Accordingly, the insecurity is likely to remain, complicating Chinese industry’s efforts to expand and settle in the country.
Currently, Beijing’s answer to this issue seems to be an increase in China’s counter-terrorism presence in Syria.
The passing of the country’s counter-terrorism law in 2015 now enables China to conduct joint counter-terrorism operations overseas, affording itself greater latitude to work around the traditional noninterference policy. This enabled Chinese special forces, the “Night Tigers,” to deploy to Tartus in late 2017 to combat the growing Uyghur militant presence in Syria.
While this is indicative of China’s moves to somewhat increase its military relationship with Syria, largely in the forms of arms sales and training collaboration, the extent to which this will mitigate much of the lingering insecurity is debatable at best.
Looking Ahead: Chinese Public-Private Led Development & Sino-Iranian Collaboration?
Notwithstanding Russian designs, Iran is currently the other major player besides China bidding to consolidate a large commercial stake in Syria’s reconstruction.
Alongside China, Iran is the other key supplier of the Syrian automobile market. Additionally, on top of being granted Syrian agricultural land, Iranian entities have secured an MOU to run a Syrian mobile phone operator as well as a key role in one of Syria’s leading phosphate mines.
However, because the Iranian push to consolidate this commercial presence is being led by the Iranian Revolutionary Guards Corps (IRGC), this has led to much of Iranian private industry balking at involvement.

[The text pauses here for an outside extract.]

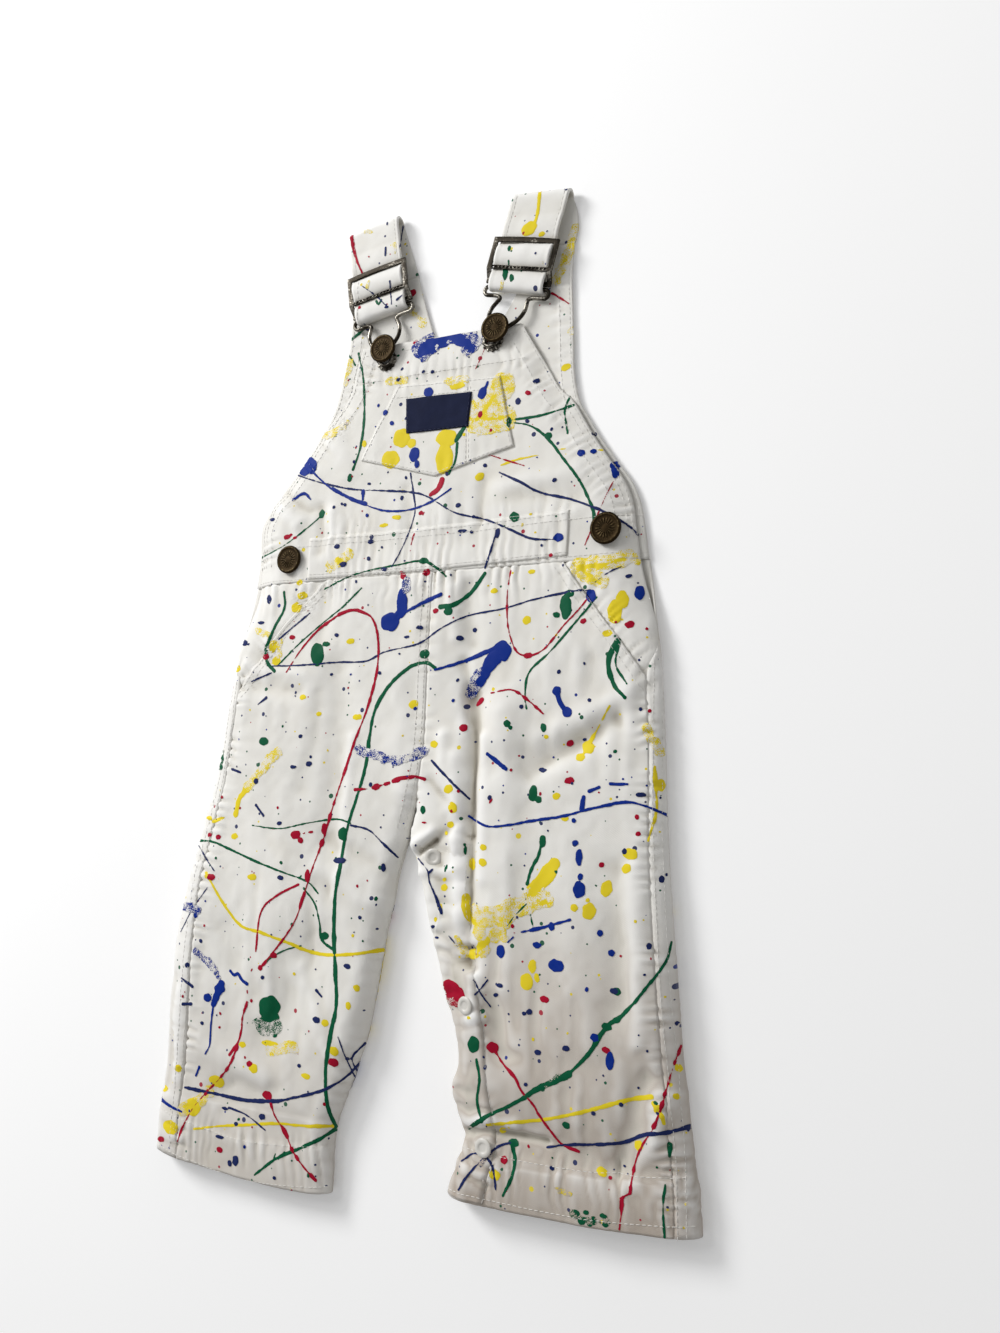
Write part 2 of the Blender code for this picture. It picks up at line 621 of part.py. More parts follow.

The funding shortfall this has generated for Iran’s commercial push into Syria means the IRGC network may be forced to look for business partners.
China will loom as a leading candidate here.
A salient dynamic to consider going forward is the likely public-private-partnership (PPP) centred approach of China in the reconstruction effort. With the United States and Europe set to play no role in the rebuilding process, the estimated $400 billion reconstruction cost is being left to Russia, Iran, and China. As the Russian and Iranian economies are both staggering from sanctions, China is the only power in a position to lead the effort.
However, this price tag is too large for any one state, even China, to meet on its own. Accordingly, PPPs are looming as the vehicle through which China will engage in the rebuild.
While a tight public-private sector relationship has always been the dominant characteristic of the Chinese state-directed economy, this relationship is reportedly tightening, as Zhongnanhai is looking to increase its presence in China’s largest private firms.
Therefore it seems likely that Beijing will increasingly look to and leverage its private industrial champions to pursue China’s overseas development goals.
The recent establishment of the China International Development Cooperation Agency points to an increasingly coordinated and streamlined approach driving China’s commercialised overseas development focus, with PPPs a prime potential vector within this.
The reconstruction of Syria with many Chinese SOEs having already laid foundations, ready to be augmented by the private sector may be a key setting in which we see this growing dynamic come to the fore.